Perspectives et évolutions du droit de visite
Le droit de visite des parents incarcérés fait l’objet de réflexions continues visant à l’améliorer. Plusieurs pistes sont explorées :
La généralisation des UVF à l’ensemble des établissements pénitentiaires est un objectif affiché par l’administration pénitentiaire. Cela permettrait d’harmoniser les conditions de visite sur l’ensemble du territoire.
Le développement des technologies numériques ouvre de nouvelles perspectives. L’expérimentation de tablettes en cellule pour des échanges vidéo avec les familles pourrait compléter les visites physiques, notamment pour les détenus dont les proches sont éloignés géographiquement.

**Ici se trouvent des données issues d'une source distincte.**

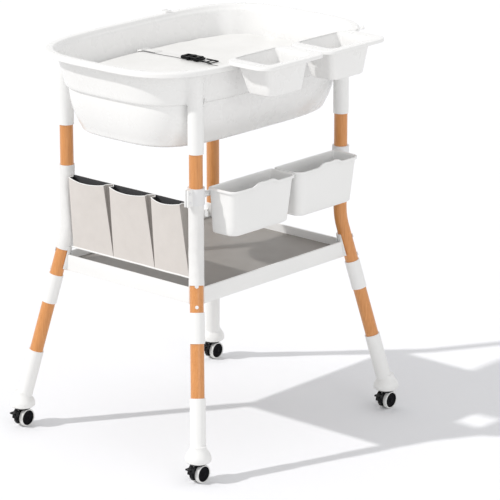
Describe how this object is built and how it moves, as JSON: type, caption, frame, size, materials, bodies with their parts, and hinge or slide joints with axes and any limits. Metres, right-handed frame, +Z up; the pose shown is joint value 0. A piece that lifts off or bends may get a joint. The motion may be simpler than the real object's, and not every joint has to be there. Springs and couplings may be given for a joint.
{
  "type": "baby bath station",
  "caption": "Baby bath tub with a changing pad on splayed wood-tone legs with casters, hanging boxes and bins, a pocket organizer and a lower shelf.",
  "frame": {"origin": "on the floor under the middle of the whole station's box", "axes": "+Z up, +X along the tub away from the pocket organizer, -Y towards the side with the hanging boxes"},
  "size_m": [0.76, 0.7045, 0.968],
  "materials": {
    "white_plastic": "satin",
    "white_gloss_plastic": "gloss",
    "wood_tone_tube": "satin wood grain film",
    "black_plastic": "satin",
    "dark_grey_plastic": "satin",
    "white_tread": "matte",
    "grey_rubber": "matte",
    "white_board": "matte",
    "pad_vinyl": "soft wipe-clean vinyl",
    "belt_webbing": "woven",
    "white_metal": "satin",
    "pale_grey_plastic": "satin",
    "organizer_fabric": "woven",
    "pocket_fabric": "woven",
    "shelf_grey": "fine grain"
  },
  "bodies": {
    "frame": {"post_front_left": "white_plastic", "upper_tube_front_left": "wood_tone_tube", "sleeve_front_left": "white_plastic", "lower_tube_front_left": "wood_tone_tube", "foot_front_left": "white_plastic", "post_back_left": "white_plastic", "upper_tube_back_left": "wood_tone_tube", "sleeve_back_left": "white_plastic", "lower_tube_back_left": "wood_tone_tube", "foot_back_left": "white_plastic", "post_front_right": "white_plastic", "upper_tube_front_right": "wood_tone_tube", "sleeve_front_right": "white_plastic", "lower_tube_front_right": "wood_tone_tube", "foot_front_right": "white_plastic", "post_back_right": "white_plastic", "upper_tube_back_right": "wood_tone_tube", "sleeve_back_right": "white_plastic", "lower_tube_back_right": "wood_tone_tube", "foot_back_right": "white_plastic", "rail_collars": "pale_grey_plastic", "bin_rail": "white_metal", "organizer_panel": "organizer_fabric", "organizer_pockets": "pocket_fabric", "shelf_frame": "white_plastic", "shelf_board": "shelf_grey", "shelf_bolts": "white_plastic"},
    "button_front_left": {"snap_button_front_left": "white_plastic"},
    "caster_front_left": {"caster_fork_front_left": "black_plastic"},
    "wheels_front_left": {"caster_tyres_front_left": "white_tread", "caster_hubs_front_left": "black_plastic"},
    "brake_front_left": {"brake_pedal_front_left": "dark_grey_plastic"},
    "button_back_left": {"snap_button_back_left": "white_plastic"},
    "caster_back_left": {"caster_fork_back_left": "black_plastic"},
    "wheels_back_left": {"caster_tyres_back_left": "white_tread", "caster_hubs_back_left": "black_plastic"},
    "brake_back_left": {"brake_pedal_back_left": "dark_grey_plastic"},
    "button_front_right": {"snap_button_front_right": "white_plastic"},
    "caster_front_right": {"caster_fork_front_right": "black_plastic"},
    "wheels_front_right": {"caster_tyres_front_right": "white_tread", "caster_hubs_front_right": "black_plastic"},
    "brake_front_right": {"brake_pedal_front_right": "dark_grey_plastic"},
    "button_back_right": {"snap_button_back_right": "white_plastic"},
    "caster_back_right": {"caster_fork_back_right": "black_plastic"},
    "wheels_back_right": {"caster_tyres_back_right": "white_tread", "caster_hubs_back_right": "black_plastic"},
    "brake_back_right": {"brake_pedal_back_right": "dark_grey_plastic"},
    "tub": {"tub": "white_gloss_plastic", "rim_clips": "white_gloss_plastic"},
    "plug": {"drain_plug": "grey_rubber"},
    "pad": {"pad_board": "white_board", "pad_cushion": "pad_vinyl", "belt_webbing": "belt_webbing", "buckle_socket": "black_plastic"},
    "tongue": {"buckle_tongue": "black_plastic"},
    "top_box_left": {"top_box_left": "white_gloss_plastic"},
    "top_box_right": {"top_box_right": "white_gloss_plastic"},
    "bin_left": {"bin_left": "white_gloss_plastic"},
    "bin_right": {"bin_right": "white_gloss_plastic"}
  },
  "joints": [
    {"name": "button_press_front_left", "type": "slide", "parent": "frame", "child": "button_front_left", "axis": [0.6989, 0.666, -0.2606], "range_m": [0, 0.002], "stiffness_N_per_m": 600},
    {"name": "caster_swivel_front_left", "type": "hinge", "parent": "frame", "child": "caster_front_left", "pos_m": [-0.341, -0.25425, 0.06], "axis": [0, 0, 1], "continuous": true},
    {"name": "wheel_spin_front_left", "type": "hinge", "parent": "caster_front_left", "child": "wheels_front_left", "pos_m": [-0.337, -0.25425, 0.022], "axis": [0, 1, 0], "continuous": true},
    {"name": "brake_press_front_left", "type": "hinge", "parent": "caster_front_left", "child": "brake_front_left", "pos_m": [-0.363, -0.25425, 0.031], "axis": [0, -1, 0], "range_deg": [0, 15]},
    {"name": "button_press_back_left", "type": "slide", "parent": "frame", "child": "button_back_left", "axis": [0.6989, -0.666, -0.2606], "range_m": [0, 0.002], "stiffness_N_per_m": 600},
    {"name": "caster_swivel_back_left", "type": "hinge", "parent": "frame", "child": "caster_back_left", "pos_m": [-0.341, 0.32175, 0.06], "axis": [0, 0, 1], "continuous": true},
    {"name": "wheel_spin_back_left", "type": "hinge", "parent": "caster_back_left", "child": "wheels_back_left", "pos_m": [-0.337, 0.32175, 0.022], "axis": [0, 1, 0], "continuous": true},
    {"name": "brake_press_back_left", "type": "hinge", "parent": "caster_back_left", "child": "brake_back_left", "pos_m": [-0.363, 0.32175, 0.031], "axis": [0, -1, 0], "range_deg": [0, 15]},
    {"name": "button_press_front_right", "type": "slide", "parent": "frame", "child": "button_front_right", "axis": [-0.6989, 0.666, -0.2606], "range_m": [0, 0.002], "stiffness_N_per_m": 600},
    {"name": "caster_swivel_front_right", "type": "hinge", "parent": "frame", "child": "caster_front_right", "pos_m": [0.341, -0.25425, 0.06], "axis": [0, 0, 1], "continuous": true},
    {"name": "wheel_spin_front_right", "type": "hinge", "parent": "caster_front_right", "child": "wheels_front_right", "pos_m": [0.345, -0.25425, 0.022], "axis": [0, 1, 0], "continuous": true},
    {"name": "brake_press_front_right", "type": "hinge", "parent": "caster_front_right", "child": "brake_front_right", "pos_m": [0.319, -0.25425, 0.031], "axis": [0, -1, 0], "range_deg": [0, 15]},
    {"name": "button_press_back_right", "type": "slide", "parent": "frame", "child": "button_back_right", "axis": [-0.6989, -0.666, -0.2606], "range_m": [0, 0.002], "stiffness_N_per_m": 600},
    {"name": "caster_swivel_back_right", "type": "hinge", "parent": "frame", "child": "caster_back_right", "pos_m": [0.341, 0.32175, 0.06], "axis": [0, 0, 1], "continuous": true},
    {"name": "wheel_spin_back_right", "type": "hinge", "parent": "caster_back_right", "child": "wheels_back_right", "pos_m": [0.345, 0.32175, 0.022], "axis": [0, 1, 0], "continuous": true},
    {"name": "brake_press_back_right", "type": "hinge", "parent": "caster_back_right", "child": "brake_back_right", "pos_m": [0.319, 0.32175, 0.031], "axis": [0, -1, 0], "range_deg": [0, 15]},
    {"name": "tub_lift", "type": "slide", "parent": "frame", "child": "tub", "axis": [0, 0, 1], "range_m": [0, 0.06]},
    {"name": "plug_pull", "type": "slide", "parent": "tub", "child": "plug", "axis": [0, 0, 1], "range_m": [0, 0.03]},
    {"name": "pad_lift", "type": "slide", "parent": "tub", "child": "pad", "axis": [0, 0, 1], "range_m": [0, 0.08]},
    {"name": "buckle_release", "type": "slide", "parent": "pad", "child": "tongue", "axis": [0, -1, 0], "range_m": [0, 0.025]},
    {"name": "top_box_lift_left", "type": "slide", "parent": "tub", "child": "top_box_left", "axis": [0, 0, 1], "range_m": [0, 0.06]},
    {"name": "top_box_lift_right", "type": "slide", "parent": "tub", "child": "top_box_right", "axis": [0, 0, 1], "range_m": [0, 0.06]},
    {"name": "bin_lift_left", "type": "slide", "parent": "frame", "child": "bin_left", "axis": [0, 0, 1], "range_m": [0, 0.06]},
    {"name": "bin_lift_right", "type": "slide", "parent": "frame", "child": "bin_right", "axis": [0, 0, 1], "range_m": [0, 0.06]}
  ]
}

Une réflexion est menée sur la formation du personnel pénitentiaire à l’accueil des enfants, pour rendre l’expérience de la visite moins traumatisante. Des initiatives comme la création d’espaces de jeux dans les parloirs se multiplient.
Enfin, certains acteurs plaident pour une plus grande flexibilité des horaires de visite, afin de s’adapter aux contraintes des familles, notamment pour les enfants scolarisés.
L’encadrement légal du droit de visite des parents incarcérés tente de concilier les impératifs de sécurité avec le maintien des liens familiaux. Si des progrès ont été réalisés, des défis persistent pour garantir l’effectivité de ce droit fondamental, crucial tant pour la réinsertion des détenus que pour l’équilibre des enfants.